To calculate 𝑎, we first need to calculate 𝑥 bar and 𝑦 bar. Remember, 𝑥 bar is the mean of the 𝑥-values. So we need to divide their sum by how many there are. The sum of the 𝑥-values is six. And there are six of them. So 𝑥 bar is equal to one. For 𝑦 bar, the sum of the 𝑦-values is 21. And again, there are six of them. So 𝑦 bar is equal to 21 over six, which is 3.5. So substituting the values of 𝑦 bar, 𝑥 bar, and 𝑏 into our formula for 𝑎, we have that 𝑎 is equal to 3.5 minus one-half multiplied by one. Now, a half multiplied by one is just a half, which as a decimal is 0.5. So we have 3.5 minus 0.5, which is three.
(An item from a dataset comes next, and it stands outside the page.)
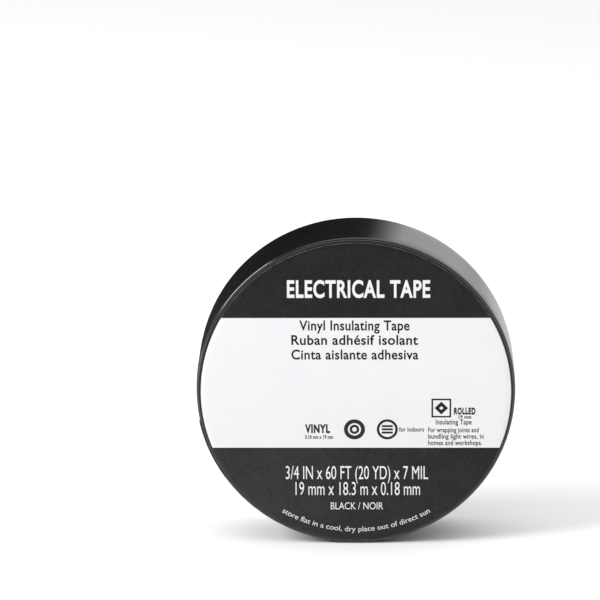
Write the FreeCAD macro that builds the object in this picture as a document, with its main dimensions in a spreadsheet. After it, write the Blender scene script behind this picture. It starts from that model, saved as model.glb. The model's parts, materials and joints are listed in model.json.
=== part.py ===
import FreeCAD, Part
import math
import os
import Sketcher

# Roll of black PVC electrical tape: a paperboard core of four plies, the wound strip, its last full
# turn and its loose end (film and adhesive apart), and a printed paper disc glued over one side.
#
# Frame: the roll stands on its rim like a wheel. Its axis is Y, +Z is up, the printed disc faces -Y,
# and the origin is the centre of the core. Millimetres and degrees.

# ---------------------------------------------------------------- driving dimensions

DIMENSIONS = {
    "TapeWidth": 19.05,         # 3/4 inch strip
    "RollRadius": 38.0,         # outside of the last turn, at the start of the loose end
    "FilmThick": 0.14,          # PVC backing
    "AdhesiveThick": 0.0355,    # rubber adhesive coat under the film
    "EdgeRound": 0.90,          # how far the slit edge of the outermost turns is rolled over
    "BoreRadius": 19.05,        # 1 1/2 inch core
    "LinerThick": 0.30,         # inner liner ply
    "PlyThick": 0.45,           # each of the two body plies
    "WrapThick": 0.30,          # outer ply, which the tape is wound on
    "TipAngle": 192.0,          # where the strip ends, from +X towards +Z
    "RootAngle": 215.0,         # where the loose end is still stuck down
    "LiftGap": 0.05,            # daylight under the loose end
    "DiscRadius": 36.85,
    "DiscThick": 0.10,
    "DiscShiftX": 0.05,         # the disc is stuck on a little off centre
    "DiscShiftZ": -0.25,
    "GlueThick": 0.03,
    "GlueInner": 21.2,
    "GlueOuter": 36.2,
}

doc = FreeCAD.newDocument("electrical_tape_roll")
sheet = doc.addObject("Spreadsheet::Sheet", "Dimensions")
for row, (alias, value) in enumerate(DIMENSIONS.items(), start=1):
    sheet.set(f"A{row}", alias)
    sheet.set(f"B{row}", str(value))
    sheet.setAlias(f"B{row}", alias)
doc.recompute()

sub_parts = []


def origin_plane(body, role):
    """The body's own origin plane with this role, such as XZ_Plane."""
    return next(item for item in body.Origin.OriginFeatures if item.Role == role)


# ---------------------------------------------------------------- flat rings and discs

def circle(sketch, radius_cell, centre_cells):
    """Add one circle with its radius and centre bound to the sheet."""
    index = sketch.addGeometry(Part.Circle(FreeCAD.Vector(0, 0, 0), FreeCAD.Vector(0, 0, 1), 10.0))
    radius = sketch.addConstraint(Sketcher.Constraint("Radius", index, 10.0))
    sketch.setExpression(f"Constraints[{radius}]", radius_cell)
    if centre_cells is None:
        sketch.addConstraint(Sketcher.Constraint("Coincident", index, 3, -1, 1))
        return
    for kind, cell in zip(("DistanceX", "DistanceY"), centre_cells):
        offset = sketch.addConstraint(Sketcher.Constraint(kind, -1, 1, index, 3, 1.0))
        sketch.setExpression(f"Constraints[{offset}]", cell)


def ring_body(label, outer, thickness, centre_y=None, inner=None, centre_cells=None):
    """A disc or ring across the Y axis, padded both ways from its middle plane at centre_y."""
    body = doc.addObject("PartDesign::Body", label)
    body.Label = label
    sketch = body.newObject("Sketcher::SketchObject", label + "_section")
    sketch.AttachmentSupport = (origin_plane(body, "XZ_Plane"), [""])
    sketch.MapMode = "FlatFace"
    circle(sketch, outer, centre_cells)
    if inner is not None:
        circle(sketch, inner, centre_cells)
    doc.recompute()
    pad = body.newObject("PartDesign::Pad", label + "_pad")
    pad.Profile = sketch
    pad.SideType = "Symmetric"
    pad.setExpression("Length", thickness)
    if centre_y is not None:
        body.setExpression("Placement.Base.y", centre_y)
    doc.recompute()
    sub_parts.append(body)


def core_ply(label, inner, outer):
    """One ply of the paperboard core, as wide as the tape and flush with it."""
    ring_body(label, outer, "Dimensions.TapeWidth", inner=inner)


LINER_OUTER = "Dimensions.BoreRadius + Dimensions.LinerThick"
PLY_1_OUTER = LINER_OUTER + " + Dimensions.PlyThick"
PLY_2_OUTER = PLY_1_OUTER + " + Dimensions.PlyThick"
CORE_OUTER = PLY_2_OUTER + " + Dimensions.WrapThick"

core_ply("core_liner", "Dimensions.BoreRadius", LINER_OUTER)
core_ply("core_ply_1", LINER_OUTER, PLY_1_OUTER)
core_ply("core_ply_2", PLY_1_OUTER, PLY_2_OUTER)
core_ply("core_wrap", PLY_2_OUTER, CORE_OUTER)

DISC_CENTRE = ("Dimensions.DiscShiftX", "Dimensions.DiscShiftZ")

ring_body(
    "label_glue", "Dimensions.GlueOuter", "Dimensions.GlueThick",
    centre_y="-Dimensions.TapeWidth / 2 - Dimensions.GlueThick / 2",
    inner="Dimensions.GlueInner", centre_cells=DISC_CENTRE,
)
ring_body(
    "label_disc", "Dimensions.DiscRadius", "Dimensions.DiscThick",
    centre_y="-Dimensions.TapeWidth / 2 - Dimensions.GlueThick - Dimensions.DiscThick / 2",
    centre_cells=DISC_CENTRE,
)

# ---------------------------------------------------------------- the wound strip
#
# The strip winds outwards clockwise as seen from the disc side. Each turn is four tangent quarter
# arcs about the corners of a small square whose side is a quarter of the strip's thickness, so every
# turn lies exactly one thickness outside the one below. "Depth" is measured inwards from the outer
# face of the last turn, along the spiral. A layer is a face across the strip, turned about the Y
# direction through its arc's own centre.

half_width = sheet.TapeWidth / 2
strip = sheet.FilmThick + sheet.AdhesiveThick
quarter_step = strip / 4
core_outer = sheet.BoreRadius + sheet.LinerThick + 2 * sheet.PlyThick + sheet.WrapThick
ALONG_Y = FreeCAD.Vector(0, 1, 0)

# quadrant number: sign of the arc's centre in X and in Z
CENTRE_SIGNS = {1: (1, -1), 2: (1, 1), 3: (-1, 1), 4: (-1, -1)}


def arc_centre(quadrant):
    """Centre of the quarter arc that crosses this quadrant."""
    sign_x, sign_z = CENTRE_SIGNS[quadrant]
    return FreeCAD.Vector(sign_x * quarter_step / 2, 0, sign_z * quarter_step / 2)


def half_width_at(depth):
    """Half the roll's width at this depth: a rolled edge near the outside, then full width."""
    rise = sheet.EdgeRound - depth
    if rise <= 0:
        return half_width
    return half_width - sheet.EdgeRound + math.sqrt(sheet.EdgeRound ** 2 - rise ** 2)


def section(quadrant, arc_radius, outer_depth, inner_depth, angle):
    """Closed face across the strip at this angle, holding the layers between two depths."""
    centre = arc_centre(quadrant)
    outward = FreeCAD.Vector(math.cos(math.radians(angle)), 0, math.sin(math.radians(angle)))

    def point(depth, side):
        return centre + outward * (arc_radius - depth) + ALONG_Y * (side * half_width_at(depth))

    def line(first, last):
        return Part.LineSegment(point(*first), point(*last)).toShape()

    def rolled_edge(side, first, last):
        """The rolled edge from one depth to another, through a point half way down it."""
        middle = point((first + last) / 2, side)
        return Part.Arc(point(first, side), middle, point(last, side)).toShape()

    round_end = min(inner_depth, sheet.EdgeRound)
    edges = [line((outer_depth, -1), (outer_depth, 1)), rolled_edge(1, outer_depth, round_end)]
    if inner_depth > round_end:
        edges.append(line((round_end, 1), (inner_depth, 1)))
    edges.append(line((inner_depth, 1), (inner_depth, -1)))
    if inner_depth > round_end:
        edges.append(line((inner_depth, -1), (round_end, -1)))
    edges.append(rolled_edge(-1, round_end, outer_depth))
    return Part.Face(Part.Wire(edges))


def sector(quadrant, arc_radius, outer_depth, inner_depth, start, end):
    """The layers between two depths, turned from one angle to the other about their arc's centre."""
    face = section(quadrant, arc_radius, outer_depth, inner_depth, start)
    # Turning by a positive angle about -Y carries +X towards +Z.
    return face.revolve(arc_centre(quadrant), -ALONG_Y, end - start)


def joined(pieces):
    """Neighbouring sectors as one solid, with the seams between them removed."""
    return pieces[0].multiFuse(pieces[1:]).removeSplitter().Solids[0]


def turn(outer_depth, inner_depth):
    """One full turn back from the root of the loose end, for the layers between two depths.

    Its arcs are the rest of the root's own quadrant, the three other quadrants, and the first part
    of the root's quadrant again, one strip further in.
    """
    root = sheet.RootAngle
    arcs = [(3, root, 270), (4, 270, 360), (1, 360, 450), (2, 450, 540), (3, 540, 360 + root)]
    pieces = []
    for index, (quadrant, start, end) in enumerate(arcs):
        arc_radius = sheet.RollRadius - index * quarter_step
        pieces.append(sector(quadrant, arc_radius, outer_depth, inner_depth, start, end))
    return joined(pieces)


def add_solid(label, shape):
    """Put a finished shape in the document under its own label."""
    feature = doc.addObject("Part::Feature", label)
    feature.Label = label
    feature.Shape = shape
    feature.Placement = FreeCAD.Placement()
    sub_parts.append(feature)


add_solid("outer_turn_film", turn(0.0, sheet.FilmThick))
add_solid("outer_turn_adhesive", turn(sheet.FilmThick, strip))

# The bonded turns fill the rest, from the last turn down to the core.
INTO_CORE = 1.0
core_depth = sheet.RollRadius - core_outer
core_space = Part.makeCylinder(
    core_outer, 2 * sheet.TapeWidth, FreeCAD.Vector(0, -sheet.TapeWidth, 0), ALONG_Y
)
bonded_turns = turn(strip, core_depth + INTO_CORE).cut(core_space)
add_solid("wound_tape", bonded_turns.Solids[0])


def loose_end(label, outer_depth, inner_depth):
    """A layer of the loose end, which stands a little clear of the turn below."""
    radius = sheet.RollRadius + sheet.LiftGap
    add_solid(label, sector(3, radius, outer_depth, inner_depth, sheet.TipAngle, sheet.RootAngle))


loose_end("free_end_film", 0.0, sheet.FilmThick)
loose_end("free_end_adhesive", sheet.FilmThick, strip)

# ---------------------------------------------------------------- check and write

doc.recompute()
for item in doc.Objects:
    if "Invalid" in item.State or "Error" in item.State:
        raise RuntimeError(f"{item.Label} failed: {item.State}")
for item in sub_parts:
    if item.Shape.isNull() or not item.Shape.isValid() or len(item.Shape.Solids) != 1:
        raise RuntimeError(f"{item.Label} is not one valid solid")

os.makedirs("parts", exist_ok=True)
for item in sub_parts:
    item.Shape.exportStep(f"parts/{item.Label}.step")
    box = item.Shape.BoundBox
    print(f"{item.Label:22s} {item.Shape.Volume:10.2f} mm3  y {box.YMin:8.3f} {box.YMax:8.3f}")

hinge = arc_centre(3)
root_angle = math.radians(sheet.RootAngle)
pivot_radius = sheet.RollRadius + sheet.LiftGap
hinge_x = hinge.x + pivot_radius * math.cos(root_angle)
hinge_z = hinge.z + pivot_radius * math.sin(root_angle)
print(f"free end hinge at x {hinge_x:.4f}, z {hinge_z:.4f}")
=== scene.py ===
import json
import math
import random

import bmesh
import bpy
import numpy as np
from mathutils import Matrix, Vector


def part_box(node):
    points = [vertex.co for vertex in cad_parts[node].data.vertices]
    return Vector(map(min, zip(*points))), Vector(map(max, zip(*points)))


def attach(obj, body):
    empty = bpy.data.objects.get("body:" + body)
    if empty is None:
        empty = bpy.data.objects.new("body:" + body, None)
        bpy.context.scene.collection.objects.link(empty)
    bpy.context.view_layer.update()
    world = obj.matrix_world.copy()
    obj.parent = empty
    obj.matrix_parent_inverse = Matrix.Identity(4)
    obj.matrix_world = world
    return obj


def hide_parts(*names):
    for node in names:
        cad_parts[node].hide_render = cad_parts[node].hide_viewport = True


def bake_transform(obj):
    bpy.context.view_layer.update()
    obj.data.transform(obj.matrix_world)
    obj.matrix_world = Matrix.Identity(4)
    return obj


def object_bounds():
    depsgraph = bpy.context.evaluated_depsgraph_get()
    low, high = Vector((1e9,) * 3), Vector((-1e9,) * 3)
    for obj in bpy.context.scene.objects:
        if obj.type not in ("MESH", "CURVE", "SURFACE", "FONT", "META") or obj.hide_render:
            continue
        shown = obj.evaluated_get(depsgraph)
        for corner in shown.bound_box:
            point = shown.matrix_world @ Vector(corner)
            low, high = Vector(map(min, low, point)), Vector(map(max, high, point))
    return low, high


# Looks of a roll of black electrical tape. The roll stands on its rim: its axis is Y, +Z is up, and
# the printed disc faces -Y. Metres and degrees, in the same frame as the CAD parts.

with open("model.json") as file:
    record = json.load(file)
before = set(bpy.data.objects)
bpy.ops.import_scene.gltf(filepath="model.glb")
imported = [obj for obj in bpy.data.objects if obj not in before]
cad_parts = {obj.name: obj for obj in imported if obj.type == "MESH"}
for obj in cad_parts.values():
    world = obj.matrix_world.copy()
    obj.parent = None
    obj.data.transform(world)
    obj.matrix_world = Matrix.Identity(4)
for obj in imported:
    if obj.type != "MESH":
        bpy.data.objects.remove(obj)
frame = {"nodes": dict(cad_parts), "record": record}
cad_low, cad_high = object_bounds()

MM = 0.001

# ---------------------------------------------------------------- sizes, from the frame where it has them

HALF_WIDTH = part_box("core_liner")[1].y
BORE_RADIUS = frame["record"]["mounts"][0]["dims"]["r_mm"] * MM
LINER_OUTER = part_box("core_liner")[1].x
PLY_1_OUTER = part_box("core_ply_1")[1].x
PLY_2_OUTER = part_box("core_ply_2")[1].x
CORE_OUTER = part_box("core_wrap")[1].x
DISC_LOW, DISC_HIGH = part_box("label_disc")
DISC_CENTRE = (DISC_LOW + DISC_HIGH) / 2
DISC_RADIUS = (DISC_HIGH.x - DISC_LOW.x) / 2
FLOOR_Z = cad_low.z

ROLL_RADIUS = 38.0 * MM
FILM = 0.14 * MM
COAT = 0.0355 * MM
STRIP = FILM + COAT
EDGE_ROUND = 0.42 * MM
CROWN = 0.18 * MM           # how far the turns droop at their edges
CROWN_FROM = 4.5 * MM       # from the middle of the width, where the droop begins
TIP_ANGLE = 192.0           # tip and root of the loose end, from +X towards +Z
ROOT_ANGLE = 215.0

rng = random.Random(12)

# ---------------------------------------------------------------- camera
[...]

Finally, we substitute the values of 𝑎 and 𝑏 that we’ve just calculated into the equation of our line. And we have that the equation of the regression line of 𝑦 on 𝑥 is 𝑦 equals three plus a half 𝑥. We could use this regression line to make predictions about the value of 𝑦 for given values of 𝑥.